Le passage à l’action en temps réel s’inscrit dans une tendance plus large de convergence des genres vidéoludiques. Les frontières traditionnelles entre RPG, jeux d’action et aventures narratives s’estompent progressivement. Final Fantasy XVI illustre parfaitement cette hybridation en mélangeant des séquences de combat dignes d’un Devil May Cry avec des éléments de progression caractéristiques des RPG et une narration cinématique inspirée des productions occidentales comme The Last of Us.
Cette évolution soulève des interrogations sur la place du RPG japonais traditionnel dans le paysage vidéoludique contemporain. Si même Final Fantasy, longtemps considéré comme le porte-étendard du genre, s’éloigne de ses racines, quel avenir pour les mécaniques au tour par tour? La réponse vient peut-être de la stratégie de diversification de Square Enix, qui maintient des séries comme Dragon Quest et Bravely Default dans un cadre plus classique, tout en poussant Final Fantasy vers de nouveaux horizons.

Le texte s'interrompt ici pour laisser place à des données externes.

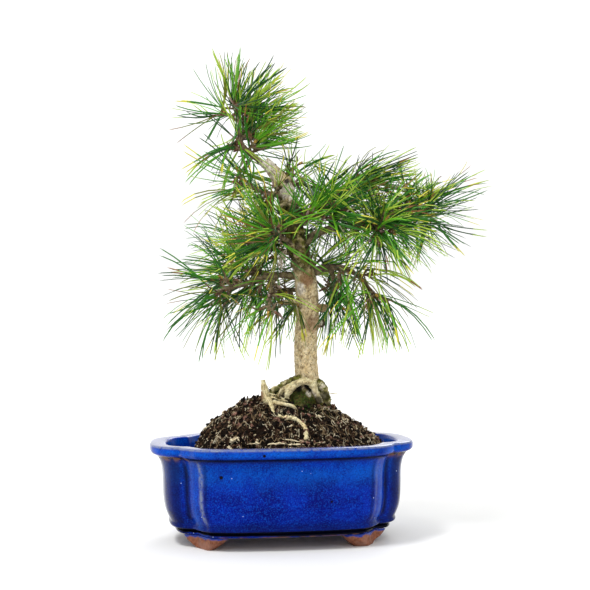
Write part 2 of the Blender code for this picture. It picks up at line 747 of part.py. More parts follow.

L’abandon du système traditionnel reflète aussi une reconnaissance des attentes changeantes du public. Dans une industrie où l’immédiateté et la gratification sensorielle prennent souvent le pas sur la planification stratégique, Final Fantasy XVI fait le pari que l’essence de la série peut survivre à la transformation de ses mécaniques fondamentales. Ce faisant, il ouvre potentiellement la voie à une renaissance de la franchise, capable d’attirer une nouvelle génération de joueurs tout en risquant d’aliéner une partie de sa base historique. L’équilibre entre innovation et respect de l’héritage reste le défi central que les futurs épisodes devront relever pour que Final Fantasy conserve sa place privilégiée dans l’histoire du jeu vidéo.